Трансляция как выявление смысла слова, выявление направленности отношения, как актуализация или объективация отношения — это имманентная характеристика терминов «понимание» или «отношение». Понимание и отношение как таковые, как «векторные величины», не могут существовать иначе как явленные, причем явленные совершенно определенным образом. Неопределенными они в принципе никогда быть не могут, если только человек их намеренно (определенно) не выражает их как якобы «неопределенные». Мера неи определенности, мера качества, мера существования и мера временная — это мера трансферальности, мера явленности смысла (отношения и понимания) в слове или в ином средстве трансфера, в ином его орудии.

Отношение (понимание, смысл), таким образом, выражая качество, существование, возможность «связи» субъекта отношения с предметом, адресанта с адресатом, транслянта с ретранслятом всегда по своей природе — переносное. И ранее возникает, против здравого смысла, — смысл именно переносный, который мы затем определяем как, например, «непосредственный» или «буквальный». На самом деле смысл всегда трансферален по его определению, он всегда — переносный, и только затем уже «непосредственный».

Другое дело, что переносный его характер может многократно усложниться, умножиться, — с умножением смыслов, — вот тогда только и замечается специально, что смысл стал переносным, в то время как он определен переносным уже минимум дважды, — по имманентному определению и по доопределению в результате проявления отношений к отношениям, помимо тех отношений в бытии, где впервые в форме активности достижения возникает переносный смысл.

Если же отношения приписываются животным и вещам, то понятие смысла низводится до понятия значения, до простого соответствия слов и значений, т. е. знаков и значений. Понятия знаков замещают, и удачно замещают понятия отношений лишь тогда, когда отождествляется, путем логического допущения, живое и неживое, люди, животные и вещи. Отождествлением понятие смысла (отношения и понимания) сводится к «соответствию», «адеквату» и «модификату», в общем становясь характеристикой качества адекватности или точности, т. е. характеристикой технической, чисто филологической и только через посредство лингвистики — психологической.

В результате проблема понимания понимания становится неразрешимой, — вот почему, переходя снова к тексту Рассела, может быть сказано, например, так: ««Познание», которое в большинстве своих форм связано с задержанными реакциями, не является вполне правильным и ясным понятием. Многие трудности философов возникли именно потому, что его считали ясным и правильным… Познание является неясным по двум причинам.

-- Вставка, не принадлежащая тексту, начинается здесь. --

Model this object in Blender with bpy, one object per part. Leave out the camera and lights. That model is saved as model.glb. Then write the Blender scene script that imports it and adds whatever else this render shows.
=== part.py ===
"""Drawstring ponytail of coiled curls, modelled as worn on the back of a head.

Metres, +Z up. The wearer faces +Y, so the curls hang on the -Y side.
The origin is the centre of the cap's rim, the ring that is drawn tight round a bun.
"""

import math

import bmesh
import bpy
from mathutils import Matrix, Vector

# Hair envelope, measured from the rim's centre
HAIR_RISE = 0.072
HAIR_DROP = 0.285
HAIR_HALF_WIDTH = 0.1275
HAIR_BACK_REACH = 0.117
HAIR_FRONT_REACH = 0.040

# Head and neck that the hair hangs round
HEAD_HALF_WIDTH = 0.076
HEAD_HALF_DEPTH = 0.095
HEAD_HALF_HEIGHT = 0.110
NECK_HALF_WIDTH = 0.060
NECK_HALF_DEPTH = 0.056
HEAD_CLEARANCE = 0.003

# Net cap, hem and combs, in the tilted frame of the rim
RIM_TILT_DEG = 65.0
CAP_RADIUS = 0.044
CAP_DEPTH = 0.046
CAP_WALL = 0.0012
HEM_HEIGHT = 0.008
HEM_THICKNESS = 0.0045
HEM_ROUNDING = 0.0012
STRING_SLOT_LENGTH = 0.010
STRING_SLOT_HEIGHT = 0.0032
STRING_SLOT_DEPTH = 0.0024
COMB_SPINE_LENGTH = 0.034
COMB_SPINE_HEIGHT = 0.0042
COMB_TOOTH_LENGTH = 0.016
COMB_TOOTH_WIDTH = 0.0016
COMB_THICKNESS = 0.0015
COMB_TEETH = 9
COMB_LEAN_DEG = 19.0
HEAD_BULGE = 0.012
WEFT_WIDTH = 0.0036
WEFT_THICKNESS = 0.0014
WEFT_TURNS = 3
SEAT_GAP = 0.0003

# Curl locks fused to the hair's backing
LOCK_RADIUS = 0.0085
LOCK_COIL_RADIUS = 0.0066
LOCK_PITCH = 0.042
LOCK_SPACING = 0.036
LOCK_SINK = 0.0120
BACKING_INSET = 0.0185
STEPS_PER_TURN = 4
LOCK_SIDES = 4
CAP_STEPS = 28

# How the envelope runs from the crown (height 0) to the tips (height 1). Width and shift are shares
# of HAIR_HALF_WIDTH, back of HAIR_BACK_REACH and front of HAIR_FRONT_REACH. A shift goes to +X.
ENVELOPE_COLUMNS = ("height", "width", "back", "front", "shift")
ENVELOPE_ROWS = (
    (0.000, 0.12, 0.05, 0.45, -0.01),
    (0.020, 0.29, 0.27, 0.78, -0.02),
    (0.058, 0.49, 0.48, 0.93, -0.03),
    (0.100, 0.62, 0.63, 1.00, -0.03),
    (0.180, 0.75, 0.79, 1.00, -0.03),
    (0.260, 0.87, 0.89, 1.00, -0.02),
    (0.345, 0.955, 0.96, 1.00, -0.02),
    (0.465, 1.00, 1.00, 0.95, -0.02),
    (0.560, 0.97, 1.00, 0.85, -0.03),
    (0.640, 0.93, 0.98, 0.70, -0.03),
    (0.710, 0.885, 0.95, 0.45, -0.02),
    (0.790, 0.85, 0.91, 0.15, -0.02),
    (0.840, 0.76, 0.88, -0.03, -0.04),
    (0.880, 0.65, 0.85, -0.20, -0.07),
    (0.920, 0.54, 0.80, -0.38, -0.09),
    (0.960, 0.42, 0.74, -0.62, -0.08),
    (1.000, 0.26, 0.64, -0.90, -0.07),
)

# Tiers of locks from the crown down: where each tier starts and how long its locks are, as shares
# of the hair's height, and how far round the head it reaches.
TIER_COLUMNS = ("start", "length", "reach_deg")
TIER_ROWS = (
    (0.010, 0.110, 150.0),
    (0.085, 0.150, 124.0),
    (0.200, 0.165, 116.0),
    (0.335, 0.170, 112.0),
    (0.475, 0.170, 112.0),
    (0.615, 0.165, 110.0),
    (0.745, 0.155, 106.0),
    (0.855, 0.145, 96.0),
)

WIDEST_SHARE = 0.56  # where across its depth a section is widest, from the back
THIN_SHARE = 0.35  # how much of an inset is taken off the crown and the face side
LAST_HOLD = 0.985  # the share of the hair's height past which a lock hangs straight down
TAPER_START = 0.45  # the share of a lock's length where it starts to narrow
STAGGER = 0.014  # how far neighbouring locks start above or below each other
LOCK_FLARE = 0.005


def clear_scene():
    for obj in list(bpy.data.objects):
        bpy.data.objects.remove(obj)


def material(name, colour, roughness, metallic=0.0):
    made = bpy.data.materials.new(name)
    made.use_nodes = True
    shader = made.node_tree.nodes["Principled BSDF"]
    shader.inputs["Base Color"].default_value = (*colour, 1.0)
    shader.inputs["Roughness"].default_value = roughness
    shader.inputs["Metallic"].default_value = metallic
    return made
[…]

Во-первых, потому, что значение слова всегда более или мене неясно, за исключением логики и математики; во-вторых, потому, что все, что мы считаем познанием, в большей или меньшей степени недостоверно и не существует способа решения вопроса, какая степень недостоверности делает нашу уверенность в чем-либо недостойной названия «познание», как не существует способа решить, сколько человек должен потерять волос, чтобы считаться лысым…

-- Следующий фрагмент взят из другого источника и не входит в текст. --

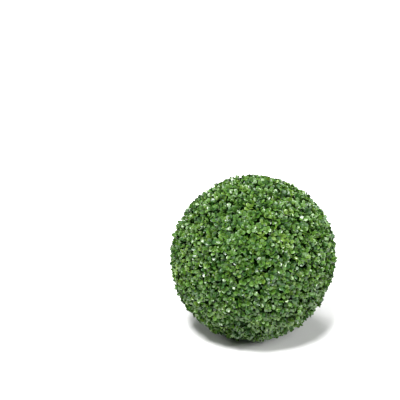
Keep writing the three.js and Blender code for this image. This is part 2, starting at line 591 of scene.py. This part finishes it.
VIEW_ELEVATION = math.radians(25)
VIEW_DISTANCE = 2.29
PITCH = math.radians(21.76)
YAW = math.radians(3.37)
LENS_MM = 90

# Far softboxes: name, azimuth and elevation in degrees, spread in degrees and strength. Azimuth 0 is in
# front of the ball, and turns to the right.
LIGHTS = (
    ("key", -20, 62, 14, 5.6),
    ("second", 34, 46, 18, 0.9),
    ("left", -84, 38, 20, 0.7),
    ("right", 80, 26, 20, 2.0),
    ("back", -160, 66, 24, 2.5),
)
SKY_STRENGTH = 0.07
FLOOR_HALF_SIZE = 60
FLOOR_COLOUR = (0.78, 0.78, 0.78)
FLOOR_ROUGHNESS = 0.8


def add_camera():
    """The camera stands in front of the ball, and looks a little above it and to its left."""
    camera = bpy.data.objects.new("camera", bpy.data.cameras.new("camera"))
    camera.data.lens = LENS_MM
    camera.location = (
        0,
        -VIEW_DISTANCE * math.cos(VIEW_ELEVATION),
        CENTRE[2] + VIEW_DISTANCE * math.sin(VIEW_ELEVATION),
    )
    camera.rotation_euler = (math.pi / 2 - PITCH, 0, YAW)
    bpy.context.scene.collection.objects.link(camera)
    bpy.context.scene.camera = camera


def add_light(name, azimuth, elevation, spread, strength):
    """A sun lamp as wide in the sky as a far softbox."""
    data = bpy.data.lights.new(name, "SUN")
    data.angle = math.radians(spread)
    data.energy = strength
    light = bpy.data.objects.new(name, data)
    light.rotation_euler = (math.radians(90 - elevation), 0, math.radians(azimuth))
    bpy.context.scene.collection.objects.link(light)


def add_floor():
    """A plain pale floor, wide enough to fill every view."""
    mesh = bpy.data.meshes.new("floor")
    corners = np.array([(-1, -1, 0), (1, -1, 0), (1, 1, 0), (-1, 1, 0)]) * FLOOR_HALF_SIZE
    mesh.from_pydata(corners, [], [(0, 1, 2, 3)])
    material = bpy.data.materials.new("floor")
    material.use_nodes = True
    shader = material.node_tree.nodes["Principled BSDF"]
    shader.inputs["Base Color"].default_value = (*FLOOR_COLOUR, 1)
    shader.inputs["Roughness"].default_value = FLOOR_ROUGHNESS
    mesh.materials.append(material)
    floor = bpy.data.objects.new("floor", mesh)
    bpy.context.scene.collection.objects.link(floor)


def add_studio():
    """A faint white sky and the softboxes."""
    world = bpy.data.worlds.new("studio")
    world.use_nodes = True
    background = world.node_tree.nodes["Background"]
    background.inputs["Color"].default_value = (1, 1, 1, 1)
    background.inputs["Strength"].default_value = SKY_STRENGTH
    bpy.context.scene.world = world
    bpy.context.scene.view_settings.view_transform = "Standard"
    for light in LIGHTS:
        add_light(*light)


def main():
    add_camera()
    add_studio()
    add_floor()
    sprigs = shared_out()
    halves = {
        "upper": [sprig for sprig in sprigs if sprig[0][2] >= 0],
        "lower": [sprig for sprig in sprigs if sprig[0][2] < 0],
    }
    for half, chosen in halves.items():
        core_half(half, [direction for direction, _ in chosen])
        grow_half(half, chosen)
    stem_piece()


main()
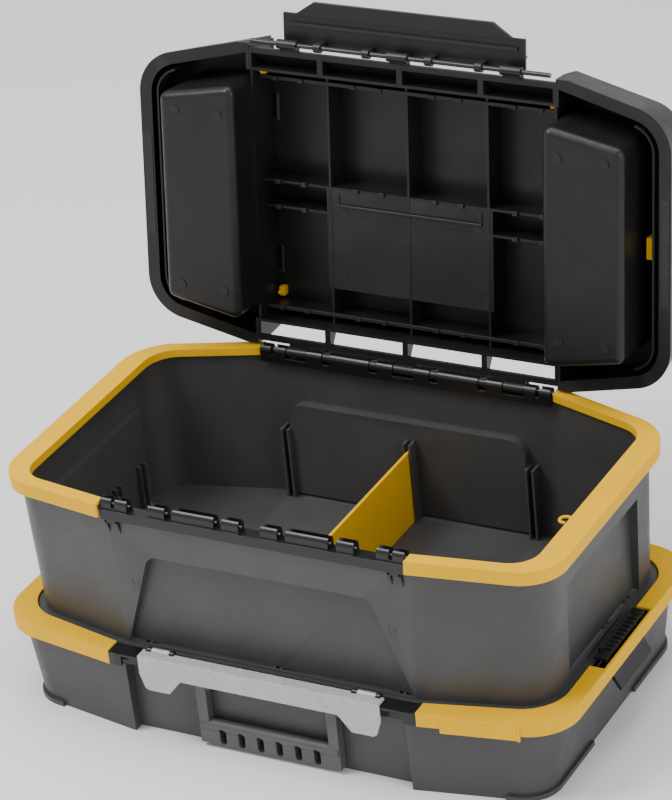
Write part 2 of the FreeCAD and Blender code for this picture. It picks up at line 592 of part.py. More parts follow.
def lid_handle():
    half = WELL_HALF - 1.0
    z0, z1 = PIVOT_Z - 5, PIVOT_Z + 5
    shapes = [box(-half, half, 50, 68, z0 - 4, z1)]
    for side in (-1, 1):
        x0, x1 = sorted((side * half, side * (half - 12)))
        shapes.append(box(x0, x1, PIVOT_Y, 60, z0, z1))
        shapes.append(rod_x(x0, x1, PIVOT_Y, PIVOT_Z, 5))
    shape = fuse(shapes)
    return shape.cut(rod_x(-90, 90, PIVOT_Y, PIVOT_Z, 1.5 + RUN))


def lid_handle_pins():
    return Part.makeCompound([rod_x(s * 67 - 7, s * 67 + 7, PIVOT_Y, PIVOT_Z, 1.5) for s in (-1, 1)])


# covers over the end pockets
COVER_X = 133.0
COVER_Z = LID_Z1 - 0.5


def cover():
    """The right-hand cover, hinged on two knuckles at its inner edge."""
    plate = slab(LID_CROWN, LID_Z1 + 0.4, LID_Z1 + 3.4, -3).common(beyond(COVER_X + 4))
    outer, inner = [Part.Face(rounded_wire(pocket_points(-grow), [POCKET_ROUND] * 4, LID_Z1 - 3))
                    .extrude(Vector(0, 0, 4)) for grow in (1, 3)]
    shapes = [plate, outer.cut(inner)]
    for y0 in (-78.0, 56.0):
        shapes.append(rod_y(y0, y0 + 22, COVER_X, COVER_Z, 2.7))
        shapes.append(box(COVER_X, COVER_X + 6, y0, y0 + 22, LID_Z1 + 0.4, LID_Z1 + 2.2))
    tongue = box(LID_CROWN[0] - 5, LID_CROWN[0] + 4, -9, 9, LID_Z1 - 6, LID_Z1 + 3.4)
    tongue = tongue.cut(box(0, LID_CROWN[0] + 1.8, -20, 20, 0, LID_Z1 + 0.4))
    shapes.append(tongue)
    shape = fuse(shapes).cut(rod_y(-90, 90, COVER_X, COVER_Z, 1.5 + RUN))
    if len(shape.Solids) != 1 or shape.Volume < plate.Volume:
        raise ValueError("the cover lost its plate")
    return shape


def cover_pins():
    return Part.makeCompound([rod_y(y0, y0 + 32, COVER_X, COVER_Z, 1.5) for y0 in (-83.0, 51.0)])


# ---- write every node ----
save("organizer_base", organizer_base())
save("organizer_dividers", organizer_dividers())
save("organizer_lid", organizer_lid())
rim1 = organizer_rim()
save("organizer_rim_right", rim1)
save("organizer_rim_left", mirror_x(rim1))
save("organizer_hinge_pins", pins_x(24.5, HINGE1_X, HINGE1_Y, HINGE1_Z))
save("organizer_front_latch", organizer_front_latch())
save("organizer_latch_pins", pins_x(12, (-LATCH1_PIN_X, LATCH1_PIN_X), LATCH1_Y, LATCH1_Z))
save("carry_handle", carry_handle())
save("carry_handle_pins", pins_x(8, (-58.5, 58.5), HANDLE_Y, HANDLE_Z))
latch = side_latch()
save("side_latch_right", latch)
save("side_latch_left", mirror_x(latch))
pin = side_latch_pin()
save("side_latch_pin_right", pin)
save("side_latch_pin_left", mirror_x(pin))

save("tub_shell", tub_shell())
rim2 = tub_rim()
save("tub_rim_right", rim2)
save("tub_rim_left", mirror_x(rim2))
rail = hinge_rail()
save("rear_hinge_rail", rail)
save("front_hinge_rail", mirror_y(rail))
save("tub_divider", tub_divider())

save("lid_shell", opened(lid_shell()))
flap = lid_latch()
save("rear_latch", flap)
front_open = mirror_y(flap)
front_open.rotate(Vector(0, -ROD_Y, ROD_Z), Vector(-1, 0, 0), 90)
save("front_latch", opened(front_open))
save("rear_rod", opened(lid_rod()))
save("front_rod", opened(mirror_y(lid_rod())))
save("lid_handle", opened(lid_handle()))
save("lid_handle_pins", opened(lid_handle_pins()))
cover_right = cover()
save("cover_right", opened(cover_right))
save("cover_left", opened(mirror_x(cover_right)))
pins_right = cover_pins()
save("cover_pins_right", opened(pins_right))
save("cover_pins_left", opened(mirror_x(pins_right)))
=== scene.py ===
# The looks of the stacked tool box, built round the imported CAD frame. Metres, X right, Y back, Z up.
import bmesh
import bpy
import math

from mathutils import Matrix, Vector


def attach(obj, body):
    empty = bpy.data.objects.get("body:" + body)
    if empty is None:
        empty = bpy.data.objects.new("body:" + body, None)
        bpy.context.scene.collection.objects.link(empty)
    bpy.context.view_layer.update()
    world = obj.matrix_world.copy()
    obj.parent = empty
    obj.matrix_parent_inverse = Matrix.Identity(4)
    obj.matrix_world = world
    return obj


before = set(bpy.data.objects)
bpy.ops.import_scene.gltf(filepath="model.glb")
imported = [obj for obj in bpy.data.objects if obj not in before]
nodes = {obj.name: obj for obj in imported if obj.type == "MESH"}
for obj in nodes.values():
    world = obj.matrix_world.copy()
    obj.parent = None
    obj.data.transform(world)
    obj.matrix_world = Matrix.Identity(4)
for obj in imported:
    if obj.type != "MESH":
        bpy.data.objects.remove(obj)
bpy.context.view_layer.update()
MM = 0.001

# ---- the frame's own dimensions, mm, as in the CAD ----
ROD_Y, ROD_Z = 133.5, 208.0
LID_OPEN = math.radians(98.0)
LID_Z0, LID_Z1 = 209.6, 249.0
END_DROP = math.radians(3.6)
UPPER_RIM_SPLIT = 135.0
UPPER_RIM_TOP = 209.0
LID_EDGE = (239.0, 135.0, 110.0, 135.0, 38.0)
LOWER_RIM = (252.0, 152.0, 131.5, 131.0, 40.0)
SOFT_CORNER = 24.0


# ---- materials ----
def new_material(name):
    material = bpy.data.materials.new(name)
    material.use_nodes = True
    tree = material.node_tree
    shader = tree.nodes["Principled BSDF"]
    return material, tree, shader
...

…Иногда «Познание определяется как „истинная вера“, но это определение чересчур широко… Сейчас нам нет необходимости заниматься вопросом о правильном определении „познания“ — мы занимаемся анализом веры» (241; 109, 111). Таким образом Рассел намеренно, т. е. вполне сознательно акцентирует приоритетность логического познания в решении проблемы познания как такового, сводимого либо к активным привычкам, либо к вере. К «вере», т. е. снова фактически к «отношениям», но лишенным этого их статуса. Рассел вынужден вводить иррациональный момент веры с тем, чтобы в своем логическом представлении познания как ограниченной сферы, не обнаруживать ее ограниченного смысла.

Это настолько важно, что все средства становятся хороши, — вплоть до таких приемов аргументации, как приведение к абсурду неоправданно расширенных, путем лишения какого-либо их смысла, понятий «познание» и «качество», скрываемых посредством трансфера «лысины» по ходу низложения смыслов этих понятий. Но низложение проблемы смысла обессмысливает и расселовское «логическое познание». — Оно снимается абсолютным образом, — двойным отрицанием как утверждением его ничтожества, и… продолжает в этом своем ничтожном значении существовать благодаря тому, что иногда человек склонен искусственно ограничивать ситуации обыденного или научного познания. Правда, Рассел иногда оговаривается: «Если мы хотим… повидать человека, то смысл слов становится важным, для посылки же ему письма достаточно одних слов». Или, например: «…при отсутствии слов можно говорить только об очень простом и примитивном содержании мысли». Уже из этих двух предложений совершенно ясно, что Рассел-человек — это не модификат Рассела-позитивиста. Первый из них весьма точно формулирует понимание различий в терминах «смысл», «слово», «смысл слова», считая, видимо, что второй Рассел сумеет не сбиться в том, чтобы в продуманном контексте слов случайно не оказалось столь мешающего логическим построениям смысла: «Reduktio ad absurdum» — форма аргументации, вполне применимая в нарушение границ человеческого познания, столь непроницаемых для их осознания трансферальным и творческим образом… Однако, оставив иронию, заметим, что расселовские понятия границ и значений, весьма продуктивно воспроизводятся в концепции Лотмана, что значительно снижает ее ценность в поиске культурных оснований эволюции человека.